Lord Coe, the head of world athletics, will be recalled by the Culture, Media and Sport select committee, after MPs heard evidence that “undermined” his comments to them in December 2015.
Coe told the committee he was unaware of specific cases of corruption before they became public in December 2014.
But former athlete Dave Bedford said he contacted Coe about Russian athlete Liliya Shobukhova in August that year.
Bedford added he spoke to Coe about a related matter on 21 November 2014.
Allegations of state-sponsored doping by Russian athletes, and cover-ups involving officials at the sport’s world governing body the IAAF, were revealed in a documentary by German broadcaster ARD on 3 December 2014.
That is when Coe, who was elected IAAF president in August 2015, says he became aware of specific allegations.
Bedford, 67, said he was “very surprised and quite disappointed” to find Coe had not opened emails sent in August 2014, which provided details of alleged extortion from marathon runner Shobukhova, who was given a doping ban in 2014.

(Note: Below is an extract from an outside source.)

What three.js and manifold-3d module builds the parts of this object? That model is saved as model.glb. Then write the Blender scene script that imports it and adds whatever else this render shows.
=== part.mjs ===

Coe, in his evidence to the committee, said he forwarded Bedford’s emails to the IAAF’s then recently formed ethics board, without reading them or opening the attachments.
Damian Collins, chair of the select committee, said he wanted Coe to come back before the committee because Bedford’s evidence “raised clear and important questions” about Coe’s knowledge of the allegations, while Conservative MP Nigel Huddleston said the answers “undermined” the former Olympic champion’s version of events.
In response, the IAAF said former London Marathon race director Bedford “offered nothing new” to the inquiry, and Coe has “no further information he can provide”.
Collins then issued a further statement, saying Bedford’s evidence “casts some doubt” on when Coe learned of specific allegations.
He added: “There are also questions about why Lord Coe didn’t do more to make himself aware of the issues that were contained in the allegations that Bedford sent him.”
However, Coe may not have to attend a further committee hearing. While select committees have the power to compel people to attend hearings and give evidence, MPs and members of the House of Lords – such as Lord Coe – are exempt from this rule.
Bedford agreed with the committee it was “strange” Coe had not opened his email attachments, and said he had no doubt the double Olympic champion knew about the Shobukhova case when they met in November 2014.
However, Bedford – a former 10,000m world record holder – also defended Coe, describing him “as someone within the IAAF who I could trust”.
When asked to explain why Coe did not follow up on the email, Bedford suggested he may have decided the “best way he could help the sport was to make sure he got elected as president”, as otherwise there was “no future” for athletics.
“In my opinion, looking at all the other alternatives, Seb Coe is the only chance athletics has to get over this difficult period,” added Bedford.